As I’m writing this I have the game on repeat. It’s just ended. Two German players look the most upset- Ozil and his sad sad sad eyes and Schweinsteiger, who is disconsolate, in a heap on the pitch. Their heartbreak is a credit to them both, since these are probably the two players whose personal stock rose the most in this World Cup, and yet they still wanted the win for their team this badly. All over the field, I’m struck by the post-game interactions between the players. There’s a rare gentleness to them (The 2008 conga line will not be discussed here. I choose attribute it to the sheer shock of finally winning.) Villa and Klose and their gentlemanly negotiations of a shirt swap. Several Spanish players come over to Schweinsteiger, caught in his personal moment of dejection, and touch him- a hand on the back, an offer of a handshake. On the sidelines, Llorente hugs the backroom staff, bending his tall body for an equal embrace. This is Spanish footballing culture at its loveliest- you’re instantly reminded that even though most of the Spanish players play at the biggest sports club on earth, none of them cultivate a larger than life ego. There’s a sense, even after a performance this astonishing, of gratitude.

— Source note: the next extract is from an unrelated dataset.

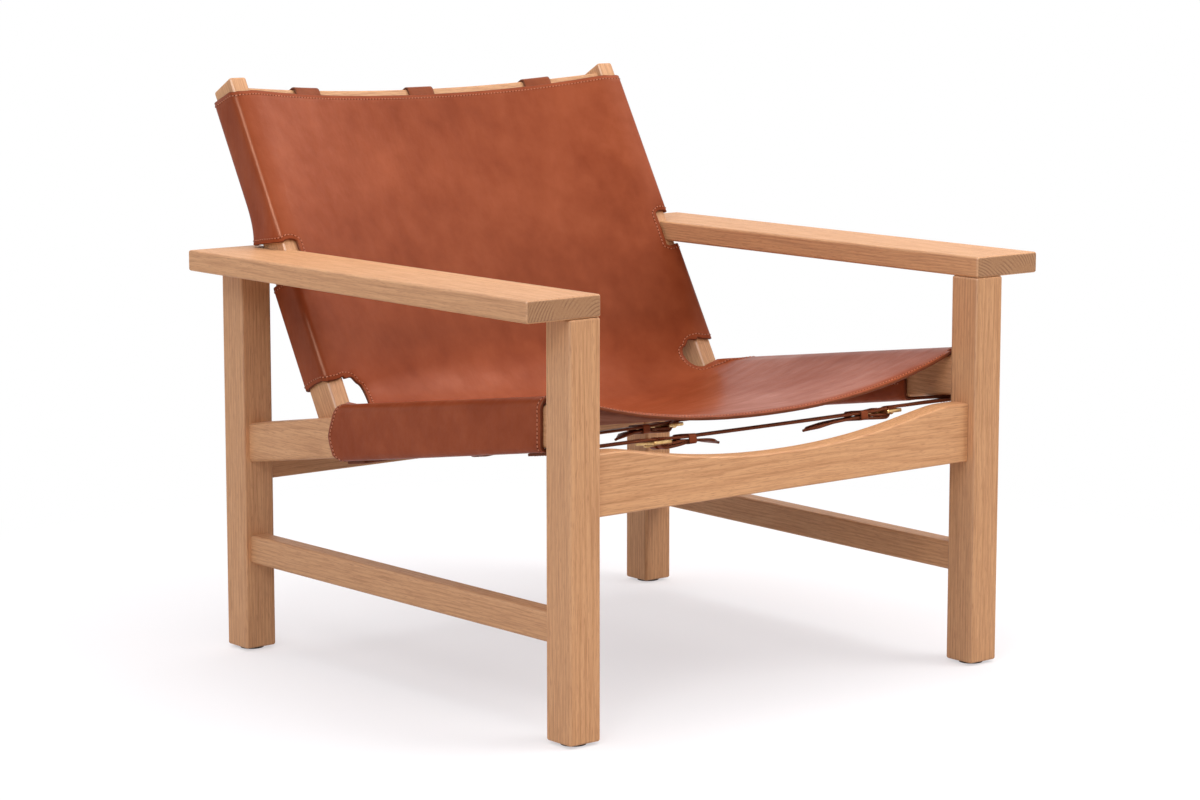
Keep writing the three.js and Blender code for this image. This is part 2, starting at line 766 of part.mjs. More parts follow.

And with that, my narcotic teenage crush on the counterattack evaporates quickly as it appeared, and I'm safe, for the moment. 

1 comment:

  1. I have a great appreciation for this post. I found it by linking from site to site to site and finally perusing yours. I was surprised how well you described what I didn't even know I was feeling during this World Cup. Thank you for bringing this to my attention.